• **INFORMATION PROVIDED**:
- - - - - - -

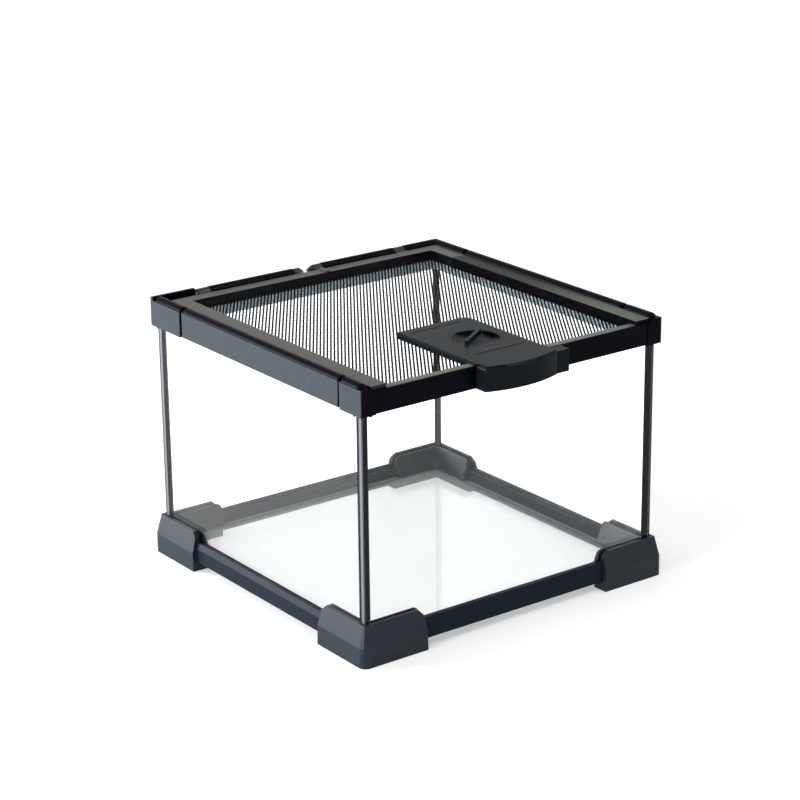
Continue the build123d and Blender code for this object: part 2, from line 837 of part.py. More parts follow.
# The grid is turned, so it has to overrun the window to fill its corners
columns = int(mesh_grid_overrun * window_depth / mesh_pitch_across)
rows = int(mesh_grid_overrun * window_depth / mesh_pitch_along)
hub_hole = hub_radius + hub_mesh_gap
with BuildSketch(Plane.XY.rotated((0, 0, -mesh_turn))) as slots:
    for shift in (0, 1):
        with Locations((shift * mesh_pitch_across, shift * mesh_pitch_along / 2)):
            with GridLocations(2 * mesh_pitch_across, mesh_pitch_along, columns // 2, rows):
                Rectangle(slot_width, slot_length)
    with Locations((-window_middle * sin(turn), window_middle * cos(turn))):
        Rectangle(2 * window_half, window_depth, rotation=mesh_turn, mode=Mode.INTERSECT)
    with Locations((-lock_y * sin(turn), lock_y * cos(turn))):
        Circle(boss_radius + hub_mesh_gap, mode=Mode.SUBTRACT)
whole_slots = [face for face in slots.sketch.faces() if face.area > slot_width**2]
sheet_half = lid_window + groove_depth - mesh_edge_gap
sheet_front = -front_bar_inner - groove_depth + mesh_edge_gap
with BuildPart() as lid_mesh:
    with BuildSketch(Plane.XY.offset(mesh_bottom)):
        with Locations((0, sheet_front)):
            Rectangle(2 * sheet_half, sheet_half - sheet_front, align=(Align.CENTER, Align.MIN))
        with Locations((0, lock_y)):
            Circle(hub_hole, mode=Mode.SUBTRACT)
        add(whole_slots, mode=Mode.SUBTRACT)
    extrude(amount=mesh_thickness)
print("slots in the mesh sheet:", len(whole_slots))
save(lid_mesh, "lid_mesh")

# Latch plate: a flat plate on the mesh that reaches over the front rail into a hollow lip
lip_middle = (plate_left + plate_right) / 2
with BuildPart() as latch_plate:
    with BuildSketch(Plane.XY.offset(plate_bottom)) as plate_plan:
        with Locations((plate_left, lid_front)):
            Rectangle(plate_right - plate_left, plate_back - lid_front, align=(Align.MIN, Align.MIN))
        fillet(plate_plan.vertices().group_by(Axis.Y)[-1].sort_by(Axis.X)[0], plate_corner_left)
        fillet(plate_plan.vertices().group_by(Axis.Y)[-1].sort_by(Axis.X)[-1], plate_corner_right)
    extrude(amount=plate_top - plate_bottom)
    chamfer(latch_plate.faces().sort_by(Axis.Z)[-1].edges(), plate_chamfer)
    with BuildSketch(Plane.XY.offset(neck_bottom)):
        with Locations((plate_left, neck_side)):
            Rectangle(
                plate_right - plate_left,
                lid_front - neck_side + plate_chamfer,
                align=(Align.MIN, Align.MIN),
            )
    extrude(amount=plate_top - neck_bottom)
    with BuildSketch(Plane.XY.offset(lip_bottom)):
        with BuildLine():
            Polyline(
                (plate_left, lip_end),
                (plate_left, neck_side),
                (plate_right, neck_side),
                (plate_right, lip_end),
            )
            ThreePointArc((plate_right, lip_end), (lip_middle, lip_bulge), (plate_left, lip_end))
        make_face()
    extrude(amount=plate_top - lip_bottom)
    top_edges = latch_plate.faces().sort_by(Axis.Z)[-1].edges()
    chamfer(top_edges.filter_by(GeomType.CIRCLE).sort_by(Axis.Y)[0], lip_chamfer)
    # The left-hand end of the lip is rounded off, with a shallow notch in its front edge
    with BuildSketch(Plane.XZ.offset(-neck_side)):
        with BuildLine():
            round_low = (plate_left, plate_top - lip_end_round)
            round_high = (plate_left + lip_end_round, plate_top)
            Polyline(round_low, (plate_left, plate_top), round_high)
            RadiusArc(round_high, round_low, -lip_end_round)
        make_face()
    extrude(amount=lip_depth + lip_bow, mode=Mode.SUBTRACT)
    with BuildSketch(Plane.XY.offset(plate_top - notch_drop)):
        with BuildLine():
            Polyline(
                (plate_left, lip_end + notch_depth),
                (notch_right, lip_end + notch_depth - notch_slant),
                (notch_right, lip_bulge),
                (plate_left, lip_bulge),
                close=True,
            )
        make_face()
    extrude(amount=notch_drop, mode=Mode.SUBTRACT)
    # On its right the lip has a straight wing, lower than the plate
    with BuildSketch(Plane.XY.offset(lip_bottom)):
        with Locations((plate_right, wing_end)):
            Rectangle(lip_right - plate_right, neck_side - wing_end, align=(Align.MIN, Align.MIN))
    extrude(amount=wing_top - lip_bottom)
    # Hollow behind the lip for the fingers
    with BuildSketch(Plane.XY.offset(lip_bottom)):
        with BuildLine():
            hollow_left = plate_left + lip_wall
            hollow_right = lip_right - lip_wall
            hollow_bow_end = plate_right - lip_wall
            hollow_end = lip_end + lip_wall
            Polyline(
                (hollow_left, hollow_end),
                (hollow_left, neck_side),
                (hollow_right, neck_side),
                (hollow_right, hollow_end),
                (hollow_bow_end, hollow_end),
            )
            ThreePointArc(
                (hollow_bow_end, hollow_end),
                (lip_middle, lip_bulge + lip_wall),
                (hollow_left, hollow_end),
            )
        make_face()
    extrude(amount=wing_top - lip_wall - lip_bottom, mode=Mode.SUBTRACT)
    # Round pocket for the knob, with a hole for its hub
    with BuildSketch(Plane.XY.offset(plate_bottom + pocket_floor)):
        with Locations((0, lock_y)):
            Circle(knob_radius + knob_gap)
    extrude(amount=plate_top, mode=Mode.SUBTRACT)
    with BuildSketch(Plane.XY.offset(plate_bottom)):
        with Locations((0, lock_y)):
            Circle(hub_radius + hub_fit)
    extrude(amount=pocket_floor, mode=Mode.SUBTRACT)
    # Two fine grooves in the top
    with BuildSketch(Plane.XY.offset(plate_top - groove_cut)):
        for (low, high, inset), plate_end, side in (
            (back_groove, plate_back, -1),
            (front_groove, lid_front, 1),
        ):
            with Locations(((low + high) / 2, plate_end + side * inset)):
                SlotOverall(high - low, groove_width)
    extrude(amount=groove_cut, mode=Mode.SUBTRACT)
save(latch_plate, "latch_plate")

# Lock knob: a disc on a hub that goes down through the mesh. A grip rib stands a little to
# one side of its middle, with a finger scoop on each side that is lowest towards the rim.
across = (-sin(radians(rib_turn)), cos(radians(rib_turn)), 0)
along = (cos(radians(rib_turn)), sin(radians(rib_turn)), 0)
dish_radius = knob_radius - knob_rim
with BuildPart() as scoops:
    for sign in (1, -1):
        outward = tuple(sign * value for value in across)
        facing = tuple(sign * value for value in along)
        rib_side = sign * rib_offset + rib_width / 2
        low_point = rib_side + scoop_low_point * (dish_radius - rib_side)
        with BuildSketch(Plane(origin=(0, lock_y, plate_top), x_dir=outward, z_dir=facing)):
            with BuildLine():
                Polyline((dish_radius, 0), (rib_side, 0), (rib_side, -scoop_rib_depth))
                ThreePointArc(
                    (rib_side, -scoop_rib_depth),
                    (low_point, -scoop_depth),
                    (dish_radius, 0),
                )
            make_face()
        extrude(amount=dish_radius, both=True)
    with BuildSketch(Plane.XY.offset(plate_bottom)):
        with Locations((0, lock_y)):
            Circle(dish_radius)
    extrude(amount=plate_thickness, mode=Mode.INTERSECT)
with BuildPart() as lock_knob:
    with BuildSketch(Plane.XY.offset(knob_bottom)):
        with Locations((0, lock_y)):
            Circle(knob_radius)
    extrude(amount=plate_top - knob_bottom)
    add(scoops.part, mode=Mode.SUBTRACT)
    with BuildSketch(Plane(origin=(0, lock_y, plate_top), x_dir=along, z_dir=(0, 0, 1))):
        with Locations((0, rib_offset)):
            SlotOverall(2 * dish_radius - rib_width, rib_width)
    extrude(amount=rib_height)
    with BuildSketch(Plane.XY.offset(boss_top)):
        with Locations((0, lock_y)):
            Circle(hub_radius)
    extrude(amount=knob_bottom - boss_top)
    with BuildSketch(Plane.XY.offset(boss_top)):
        with Locations((0, lock_y)):
            Circle(screw_radius + screw_fit)
    extrude(amount=screw_length - (boss_top - tongue_bottom) + screw_fit, mode=Mode.SUBTRACT)
save(lock_knob, "lock_knob")

# Lock tongue: a boss under the mesh with a flat arm, which points sideways when unlocked
with BuildPart() as lock_tongue:
    with BuildSketch(Plane.XY.offset(tongue_bottom)):
        with Locations((0, lock_y)):
            Circle(boss_radius)
    extrude(amount=boss_top - tongue_bottom)
    with BuildSketch(Plane.XY.offset(tongue_bottom)):
        with Locations((tongue_reach / 2 - tongue_width / 4, lock_y)):
            SlotOverall(tongue_reach + tongue_width / 2, tongue_width)
    extrude(amount=tongue_thickness)
    with BuildSketch(Plane.XY.offset(tongue_bottom)):
        with Locations((0, lock_y)):
            Circle(screw_radius + screw_fit)
    extrude(amount=boss_top - tongue_bottom, mode=Mode.SUBTRACT)
save(lock_tongue, "lock_tongue")

# Lock screw: a slotted pan head below the boss
with BuildPart() as lock_screw:
    with BuildSketch(Plane.XY.offset(tongue_bottom)):
        with Locations((0, lock_y)):
            Circle(screw_radius)
    extrude(amount=screw_length)
    with BuildSketch(Plane.XY.offset(tongue_bottom - screw_head_height)):
        with Locations((0, lock_y)):
            Circle(screw_head_radius)
    extrude(amount=screw_head_height)
    chamfer(lock_screw.edges().filter_by(GeomType.CIRCLE).sort_by(Axis.Z)[0], screw_slot / 2)
    with BuildSketch(Plane.XY.offset(tongue_bottom - screw_head_height)):
        with Locations((0, lock_y)):
            Rectangle(2 * screw_head_radius, screw_slot)
    extrude(amount=screw_slot, mode=Mode.SUBTRACT)
save(lock_screw, "lock_screw")
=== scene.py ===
from math import cos, radians, sin

import bmesh
import bpy
import numpy as np
from mathutils import Matrix, Vector


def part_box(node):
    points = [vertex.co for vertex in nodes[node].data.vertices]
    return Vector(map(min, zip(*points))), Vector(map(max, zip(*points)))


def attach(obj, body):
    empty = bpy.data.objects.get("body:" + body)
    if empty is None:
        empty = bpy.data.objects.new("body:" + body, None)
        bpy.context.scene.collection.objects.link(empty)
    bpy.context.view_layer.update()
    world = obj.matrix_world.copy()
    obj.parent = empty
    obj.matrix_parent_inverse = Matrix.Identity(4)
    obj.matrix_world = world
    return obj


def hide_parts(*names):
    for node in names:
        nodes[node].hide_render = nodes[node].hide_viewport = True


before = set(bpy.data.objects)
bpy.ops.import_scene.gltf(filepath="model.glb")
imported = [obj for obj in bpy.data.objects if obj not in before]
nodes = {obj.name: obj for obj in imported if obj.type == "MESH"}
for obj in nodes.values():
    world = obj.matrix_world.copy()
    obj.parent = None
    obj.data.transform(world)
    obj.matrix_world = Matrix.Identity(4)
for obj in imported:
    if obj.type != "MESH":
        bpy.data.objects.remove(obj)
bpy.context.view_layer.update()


# The corner seals: black sealant that bonds the clear panels to one another. It is squeezed
# into the joint, and a small hollow bead of it is wiped along the inside of each corner.
class Wire:
    """A socket in a material that takes part in sums, each of which adds a Math node."""

    def __init__(self, tree, socket):
        self.tree, self.socket = tree, socket

    def math(self, operation, first, second=None, third=None):
        """One Math node; each value is a Wire or a number."""
        sockets = {i: v for i, v in enumerate((first, second, third)) if v is not None}
        return node(self.tree, "ShaderNodeMath", {"operation": operation}, sockets)

    def __add__(self, other):
        return self.math("ADD", self, other)

    def __sub__(self, other):
        return self.math("SUBTRACT", self, other)

    def __rsub__(self, other):
        return self.math("SUBTRACT", other, self)

    def __mul__(self, other):
        return self.math("MULTIPLY", self, other)

    __radd__, __rmul__ = __add__, __mul__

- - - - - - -

• **TASK INSTRUCTIONS**:
Quote the listing above, but only from the line that shows "# Lock screw: a" through the line that shows "bpy.data.objects.remove(obj)".

• **RESPONSE**:
# Lock screw: a slotted pan head below the boss
with BuildPart() as lock_screw:
    with BuildSketch(Plane.XY.offset(tongue_bottom)):
        with Locations((0, lock_y)):
            Circle(screw_radius)
    extrude(amount=screw_length)
    with BuildSketch(Plane.XY.offset(tongue_bottom - screw_head_height)):
        with Locations((0, lock_y)):
            Circle(screw_head_radius)
    extrude(amount=screw_head_height)
    chamfer(lock_screw.edges().filter_by(GeomType.CIRCLE).sort_by(Axis.Z)[0], screw_slot / 2)
    with BuildSketch(Plane.XY.offset(tongue_bottom - screw_head_height)):
        with Locations((0, lock_y)):
            Rectangle(2 * screw_head_radius, screw_slot)
    extrude(amount=screw_slot, mode=Mode.SUBTRACT)
save(lock_screw, "lock_screw")
=== scene.py ===
from math import cos, radians, sin

import bmesh
import bpy
import numpy as np
from mathutils import Matrix, Vector


def part_box(node):
    points = [vertex.co for vertex in nodes[node].data.vertices]
    return Vector(map(min, zip(*points))), Vector(map(max, zip(*points)))


def attach(obj, body):
    empty = bpy.data.objects.get("body:" + body)
    if empty is None:
        empty = bpy.data.objects.new("body:" + body, None)
        bpy.context.scene.collection.objects.link(empty)
    bpy.context.view_layer.update()
    world = obj.matrix_world.copy()
    obj.parent = empty
    obj.matrix_parent_inverse = Matrix.Identity(4)
    obj.matrix_world = world
    return obj


def hide_parts(*names):
    for node in names:
        nodes[node].hide_render = nodes[node].hide_viewport = True


before = set(bpy.data.objects)
bpy.ops.import_scene.gltf(filepath="model.glb")
imported = [obj for obj in bpy.data.objects if obj not in before]
nodes = {obj.name: obj for obj in imported if obj.type == "MESH"}
for obj in nodes.values():
    world = obj.matrix_world.copy()
    obj.parent = None
    obj.data.transform(world)
    obj.matrix_world = Matrix.Identity(4)
for obj in imported:
    if obj.type != "MESH":
        bpy.data.objects.remove(obj)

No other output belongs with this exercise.